If I dynamically allocated shared memory in a kernel, and do all the type alignment correctly (I have both int
and long long int
__shared__
arrays, so I will choose a 32-bit type and be sure to have the long long int arrays point to even numbered indices of the base __extern__
allocation), can anyone just confirm for me that this will produce the same performance as statically allocated __shared__
memory? I have realized that I need to make one of my kernels launchable as 1 x 1024, 2 x 512, 4 x 256, or even 8 x 128 per streaming multiprocessor for best results. The current setup statically allocates 24 - 36 kB of __shared__
per block for up to 1024 atoms, so reducing this to accommodate the thread block size is critical for staging multiple blocks on the same SM.
And, the syntax for any one CUDA unit is simply to declare
extern __shared__ int shmem_array[];
__global__ __launch_bounds__(MAX_THREADS_PER_BLOCK, MIN_BLOCKS_PER_SM)
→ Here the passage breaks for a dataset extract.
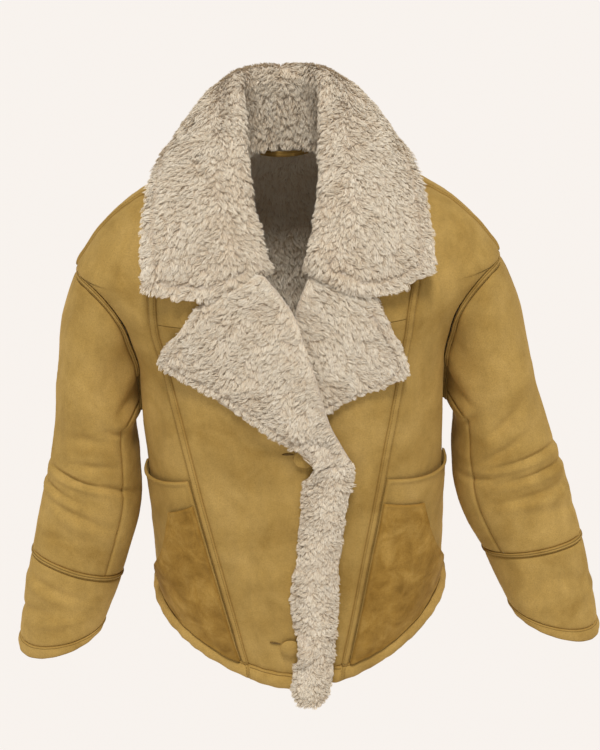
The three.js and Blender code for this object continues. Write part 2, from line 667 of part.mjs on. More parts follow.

void myFirstKernel(const int stride) {
int* pointer_a = shmem_array[0];
int* pointer_b = shmem_array[stride];
int* pointer_c = shmem_array[2 * stride];
}
__global__ __launch_bounds__(MAX_THREADS_PER_BLOCK, MIN_BLOCKS_PER_SM)
void mySecondKernel(const int stride) {
long long int* lptr_a = shmem_array[0];
long long int* lptr_b = shmem_array[2 * stride];
int* regular_ptr_c = shmem_array[4 * stride];
}
It seems, from typing that out, that even if the baseline performance of accesses to a statically allocated array and a dynamically allocated array might be similar, it may require more registers to keep track of the pointers into the dynamically allocated array, or (if I were to store pointer_a, pointer_b, and pointer_c as __shared__
values themselves) additional accesses to __shared__
just to get the pointers to the __shared__
memory I want to access. I can compile more variants of the kernel, for the typical “large block” case and then a “small block” case at the other end of the spectrum. That would cover the vast majority of what’s relevant.
Wow, this gets quite involved… and every choice carries a degree of bookkeeping to manage.